Common causes of tension headaches or chronic daily headaches include emotional stress related to family and friends, work or school; alcohol use; skipping meals; changes in sleep patterns; excessive medication use; tension; and depression. Other causes of tension headaches include eye strain and neck or back strain caused by poor posture.
When chronic headaches become progressive and occur along with other neurological symptoms, they can be the sign of a disease process in the brain (organic cause), such as:
- Hydrocephalus (abnormal buildup of fluid in the brain)
- Infection of the brain
- Meningitis (an infection or inflammation of the membrane that covers the brain and spinal cord)
- Encephalitis (inflammation of the brain)
- Hemorrhage (bleeding within the brain)
- Blood clots
- Head trauma
- Toxins (overexposure to chemicals from certain medications, such as selective serotoninreuptake inhibitors Prozac or Zoloft)
The physician should perform a complete physical examination and a headache evaluation. During the headache evaluation, your headache history and description of the headaches will be evaluated. You will be asked to describe your headache symptoms and characteristics as completely as possible.
A headache evaluation may include a CT scan or MRI if a structural disorder of the central nervous system is suspected.
If your headache symptoms become worse or become more frequent despite treatment, ask your family physician for a referral to a specialist. We at Mind and Body Pain Clinic can help provide a comprehensive treatment plan with Dr. Singh’s expertise and training as a Neurologist and an Interventional Pain Specialist.
The proper treatment will depend on several factors, including the type and frequency of the headache and its cause. Treatment may include education, counseling, stress management, biofeedback, and medications.
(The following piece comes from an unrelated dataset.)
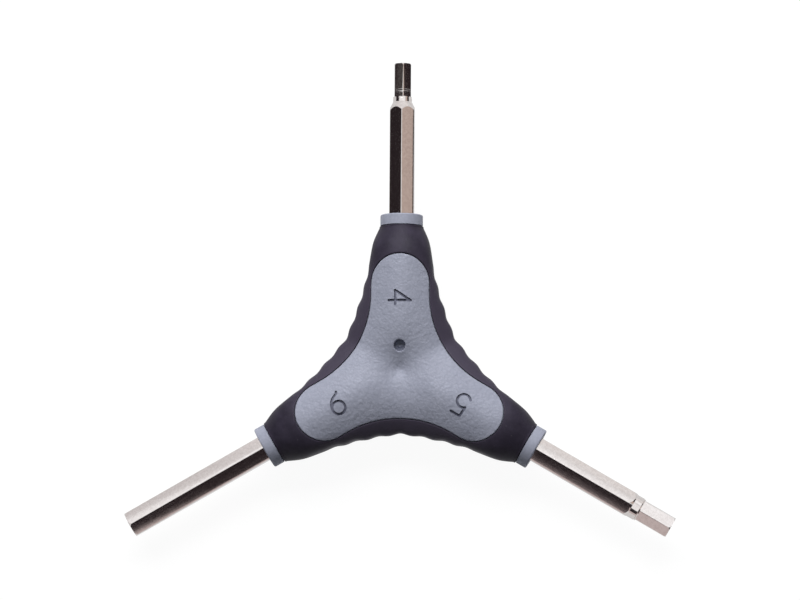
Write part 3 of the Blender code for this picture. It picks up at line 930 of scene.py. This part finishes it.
# %% Black rubber
NECK_TONES = (0.0195, 0.016, 0.0268, 1), (0.0325, 0.027, 0.044, 1)
# A lighter tone for near the middle, and the tone of dust specks.
MIDDLE_TONE, SPECK_TONE = (0.0485, 0.041, 0.062, 1), (0.12, 0.115, 0.12, 1)
MIDDLE_ENDS = 22.0 * MM, 30.0 * MM

black_rubber, tree, shader = new_finish("black_rubber")
where = object_place(tree)
stipple = noise(tree, where, 4200.0, 2.0)
cloud = noise(tree, where, 260.0, 5.0, Roughness=0.65)
speck = ramp(tree, cells(tree, where, 420.0, "F1"), 0.03, 0.06, 0.5, 0.0)
# Lighter near the middle, fading out from 22 to 30 mm, on the bands between the arms.
near_middle = ramp(tree, from_middle(tree, where), *MIDDLE_ENDS, 1.0, 0.0)
tone = blend(tree, ramp(tree, cloud, 0.4, 0.7), *NECK_TONES)
tone = blend(tree, near_middle, tone, MIDDLE_TONE)
wire(tree, shader, Base_Color=blend(tree, speck, tone, SPECK_TONE),
     Roughness=ramp(tree, cloud, 0.35, 0.65, 0.44, 0.54), Specular_IOR_Level=0.12,
     Normal=relief(tree, stipple, 0.3, 0.03 * MM))
print("black rubber:", len(tree.nodes), "nodes")

# %% [markdown]
# ### Plated steel
#
# Nickel plate is a warm grey mirror. The bar was drawn before it was plated, so faint lines run
# along it. Noise that is stretched along the key gives them: the Mapping node turns the pattern
# to the key's own direction and squeezes it there. The sawn end faces are duller, and the last
# hundredth of a millimetre by the distance from the middle finds them.

# %% Plated steel
NICKEL_TONES = (0.75, 0.70, 0.685, 1), (0.83, 0.785, 0.77, 1)
CUT_TONE = (0.54, 0.49, 0.48, 1)
CUT_STARTS = REACH - 0.015 * MM, REACH - 0.005 * MM


def plated_steel(name, degrees):
    material, tree, shader = new_finish(name)
    where = object_place(tree)
    to_key = (0.0, 0.0, math.radians(-degrees))
    along = node(tree, "Mapping", {"vector_type": "POINT"}, Vector=where, Rotation=to_key)
    drawn = node(tree, "Mapping", Vector=along.outputs[0], Scale=(0.06, 1.0, 1.0)).outputs[0]
    lines = noise(tree, drawn, 5200.0, 4.0)
    waves = noise(tree, drawn, 420.0, 1.0)
    mottle = noise(tree, where, 1400.0, 3.0)
    tone = blend(tree, ramp(tree, mottle, 0.35, 0.65), *NICKEL_TONES)
    cut = ramp(tree, from_middle(tree, where), *CUT_STARTS)
    polish = ramp(tree, lines, 0.3, 0.7, 0.09, 0.15)
    wire(tree, shader, Metallic=1.0, Base_Color=blend(tree, cut, tone, CUT_TONE),
         Roughness=added(tree, cut, 0.25, polish),
         Normal=relief(tree, added(tree, lines, 0.25, waves), 0.2, 0.01 * MM))
    return material


# %% Paint the pieces and set them on the frame
def settle(item, material, cad_node):
    """Gives a piece its finish and the CAD node that it stands for."""
    item.data.materials.clear()
    item.data.materials.append(material)
    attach(item, "root")
    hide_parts(cad_node)
    print(cad_node, "is", len(item.data.polygons), "faces in", material.name)


settle(core, grey_plastic, "core_handle")
settle(grip, black_rubber, "rubber_grip")
for label, degrees in ARMS.items():
    steel = plated_steel("steel_" + label, degrees)
    settle(keys[label], steel, "hex_key_" + label)

# %% [markdown]
# ## Floor, light and cards
#
# The wrench lies on a white table. A wide lamp stands behind it and gives the panels their slope
# of light. Metal has no look of its own, only what it mirrors, so the rest of the studio is set
# for the keys. From almost straight above, each facet of a key mirrors one side of the room,
# and a card hangs there in the tone that the facet needs. The camera doesn't see the cards.
# Where there is no card the keys mirror the table and the surround, and those are a little
# greyer to a mirror than to the camera, so that bright plate stands out from the white.

# %% Floor and surround
TABLE_GLOW, SURROUND_GLOW = (0.945, 0.66), (1.0, 0.76)
TABLE_SIZE, TABLE_GAP = 6.0, 0.05 * MM


def light_path(tree):
    """A socket that is 1 for camera, glossy and transmitted rays."""
    path, most = node(tree, "LightPath").outputs, {"operation": "MAXIMUM"}
    both = node(tree, "Math", most, i0=path["Is Camera Ray"], i1=path["Is Glossy Ray"]).outputs[0]
    return node(tree, "Math", most, i0=both, i1=path["Is Transmission Ray"]).outputs[0]


def brightness(tree, seen, mirrored):
    """A strength for what the camera sees and another for what the keys mirror."""
    glossy = node(tree, "LightPath").outputs["Is Glossy Ray"]
    return ramp(tree, glossy, 0.0, 1.0, seen, mirrored)


def sheet(name, size):
    bm = bmesh.new()
    bmesh.ops.create_grid(bm, x_segments=1, y_segments=1, size=size / 2.0)
    item = add_object(name, as_mesh(bm, name))
    return item


table, tree, shader = new_finish("white_table")
wire(tree, shader, Base_Color=(0.8, 0.8, 0.8, 1), Roughness=1.0, Specular_IOR_Level=0.0)
matt = node(tree, "BsdfDiffuse", Color=(0.09, 0.09, 0.09, 1))
glow = node(tree, "Emission", Color=(1, 1, 1, 1), Strength=brightness(tree, *TABLE_GLOW))
white = node(tree, "AddShader", i0=matt.outputs[0], i1=glow.outputs[0])
mixed = node(tree, "MixShader", i0=light_path(tree), i1=shader.outputs[0], i2=white.outputs[0])
wire(tree, tree.nodes["Material Output"], Surface=mixed.outputs[0])
floor = sheet("table_top", TABLE_SIZE)
floor.data.materials.append(table)
floor.location.z = -THICKNESS / 2.0 - TABLE_GAP

world = bpy.data.worlds.new("surround")
bpy.context.scene.world = world
world.use_nodes = True
tree = world.node_tree
ambient = node(tree, "Background", Color=(0.85, 0.92, 1, 1), Strength=0.08)
white = node(tree, "Background", Color=(1, 1, 1, 1), Strength=brightness(tree, *SURROUND_GLOW))
mixed = node(tree, "MixShader", i0=light_path(tree), i1=ambient.outputs[0], i2=white.outputs[0])
wire(tree, tree.nodes["World Output"], Surface=mixed.outputs[0])
print("table", TABLE_SIZE, "m across,", round(-floor.location.z / MM, 2), "mm below the middle")

# %% Lamp
def direction(azimuth, elevation):
    """Unit vector from the wrench. Azimuth 0 is +X and 90 is +Y."""
    a, e = math.radians(azimuth), math.radians(elevation)
    return Vector((math.cos(a) * math.cos(e), math.sin(a) * math.cos(e), math.sin(e)))


def aimed(item, azimuth, elevation, distance, roll=0.0):
    """Puts a lamp or card at a distance and turns it to face the wrench."""
    away = direction(azimuth, elevation)
    spin = Matrix.Rotation(math.radians(roll), 3, "Z").to_quaternion()
    item.location = away * distance
    item.rotation_mode = "QUATERNION"
    item.rotation_quaternion = away.to_track_quat("Z", "Y") @ spin


data = bpy.data.lights.new("back_softbox", "AREA")
data.shape, data.size, data.size_y, data.energy = "RECTANGLE", 0.9, 0.5, 12.1
softbox = add_object("back_softbox", data)
aimed(softbox, 96.0, 45.0, 0.9)
softbox.visible_glossy = False
print("lamp of", round(data.energy, 1), "W")

# %% Cards
# Each is (name, colour, azimuth, elevation, distance, size) and, for one of them, a roll.
CARDS = (
    # Glare at the back, on rounded edges and in the sheen of the plastic and the rubber.
    ("back_glow", (12.0, 12.0, 12.6), 91.0, 46.0, 0.6, (0.36, 0.26)),
    # Whatever faces straight up.
    ("white_card_top", (1.0, 1.0, 1.0), 270.0, 84.0, 0.75, (1.0, 0.8)),
    # Upper facets of the 6 mm key, at the left, and of the 5 mm key, at the right.
    ("white_card_back_left", (1.05, 1.06, 1.07), 123.0, 40.0, 0.6, (0.42, 0.26)),
    ("white_card_back_right", (1.06, 1.07, 1.08), 55.0, 41.0, 0.6, (0.42, 0.26)),
    ("grey_card_back_left", (0.69, 0.67, 0.67), 151.0, 18.0, 0.7, (0.60, 0.28)),
    ("grey_card_back", (0.84, 0.82, 0.82), 103.0, 17.0, 0.7, (0.60, 0.27)),
    ("grey_card_back_right", (0.86, 0.84, 0.83), 56.0, 16.0, 0.7, (0.62, 0.27)),
    # Left facet of the 4 mm key's bar.
    ("black_card_left", (0.020, 0.014, 0.016), 167.0, 27.0, 0.6, (0.44, 0.42)),
    # Lower facet of the 5 mm key's bar, and its fade at the foot.
    ("black_card_front_left", (0.017, 0.012, 0.014), 247.0, 44.7, 0.6, (0.46, 0.326)),
    ("dark_card_front_left", (0.050, 0.038, 0.042), 247.0, 31.0, 0.58, (0.44, 0.035)),
    # Left facet of the 4 mm working end.
    ("dark_card_left", (0.052, 0.045, 0.044), 163.0, 41.0, 0.58, (0.26, 0.12)),
    # Lower facet of the 6 mm key.
    ("black_card_front_right", (0.020, 0.014, 0.016), 298.0, 45.0, 0.6, (0.62, 0.35), -10.0),
    # Lower facet of the 5 mm working end, and the light strip under the 6 mm key.
    ("beige_card_front_left", (0.58, 0.50, 0.49), 242.0, 21.0, 0.64, (0.34, 0.24)),
    ("beige_card_front_right", (0.55, 0.47, 0.46), 296.0, 19.0, 0.64, (0.40, 0.34)),
    # Right facets of the 4 mm key's bar and of its working end.
    ("beige_card_right", (0.54, 0.44, 0.39), 6.0, 37.5, 0.6, (0.46, 0.235)),
    ("black_card_right", (0.022, 0.015, 0.018), 6.0, 15.0, 0.62, (0.50, 0.25)),
)


def card(name, colour, azimuth, elevation, distance, size, roll=0.0):
    """A card that only mirrors see."""
    item = sheet(name, 1.0)
    item.data.transform(Matrix.Diagonal((*size, 1.0, 1.0)))
    aimed(item, azimuth, elevation, distance, roll)
    material, tree, _ = new_finish(name)
    glow = node(tree, "Emission", Color=(*colour, 1), Strength=1.0)
    wire(tree, tree.nodes["Material Output"], Surface=glow.outputs[0])
    item.data.materials.append(material)
    item.visible_camera = item.visible_diffuse = item.visible_shadow = False


for row in CARDS:
    card(*row)
print(len(CARDS), "cards")

# %% [markdown]
# ## The camera
#
# The photograph was taken from almost straight above with a long lens. The tilts, the distance
# and the point looked at were fitted to the outlines of the three keys. The lens follows from
# pixels to a millimetre at the middle of the wrench's height, over an image 800 pixels wide.

# %% Camera
LEAN_Y, LEAN_X, ROLL = math.radians(6.0), math.radians(2.81), math.radians(0.401)
LOOK_AT = Vector((-0.273, 17.184, 0.0)) * MM
FROM, PIXELS_PER_MM, IMAGE_WIDTH = 792.0, 4.130, 800.0

back = Vector((math.sin(LEAN_X), -math.sin(LEAN_Y), 1.0)).normalized()
right = Vector((0.0, 1.0, 0.0)).cross(back).normalized()
up = back.cross(right)
rolled_right = right * math.cos(ROLL) + up * math.sin(ROLL)
rolled_up = up * math.cos(ROLL) - right * math.sin(ROLL)
turn = Matrix((rolled_right, rolled_up, back)).transposed()
data = bpy.data.cameras.new("camera")
data.sensor_width = 36.0
data.lens = PIXELS_PER_MM * FROM / IMAGE_WIDTH * data.sensor_width
data.clip_start, data.clip_end = 0.01, 50.0
camera = add_object("camera", data)
camera.matrix_world = Matrix.Translation(LOOK_AT + back * FROM * MM) @ turn.to_4x4()
bpy.context.scene.camera = camera
bpy.context.scene.view_settings.view_transform = "Standard"
print("lens", round(data.lens, 1), "mm")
The treatment prescribed for you will be tailored to meet your specific needs.
- Headache education includes identifying and recording what triggers your headache, such as lack of sleep, not eating at regular times, eating certain foods or additives, caffeine, environment, or stress.
- Counseling in the form of one-on-one sessions, group therapy, or support groups can help you identify your headache triggers and teach you useful coping techniques.
- Stress management: to successfully treat headaches, it is important for you to identify what causes or triggers the headaches. Then you can learn ways to cope or remove the stressful activities or events. Relaxation techniques are helpful in managing stress and include deep breathing exercises, progressive muscle relaxation, mental imagery relaxation, or relaxation to music.
- Biofeedback: biofeedback equipment includes sensors connected to your body to monitor your involuntary physical responses to headaches, such as breathing, pulse, heart rate, temperature, muscle tension, and brain activity. By learning to recognize these physical reactions and how the body responds in stressful situations, biofeedback can help you learn how to release and control tension that causes headaches.
- Medications: There are three types of headache medications, including symptomatic relief, abortive, and preventive medications.
Procedures for Head and Neck Pain
These are typical procedure performed by a pain specialist for head and neck pain depending on the cause.
- Cervical Epidural Steroid Injections
- Cervical Facet Joint Injections
- Medial Branch Blocks for Cervical Facets
- Radio Frequency Ablation of Medial Branch Nerves
- Greater occipital Nerve Blocks, Pulsed Radio
- Frequency Third Occipital Nerve Blocks, Radiofrequency of TON.
- Trigger point injections
- Botox injections of trigger points
- Spenopalatine, Gasserian, Trigeminal ganglion blocks and neurolysis
- Occipital Nerve Peripheral Stimulation- Trial and Implant of stimulator.
- Intraarticular Temporomandibular joint injections, Botox Rx of Masseter muscles.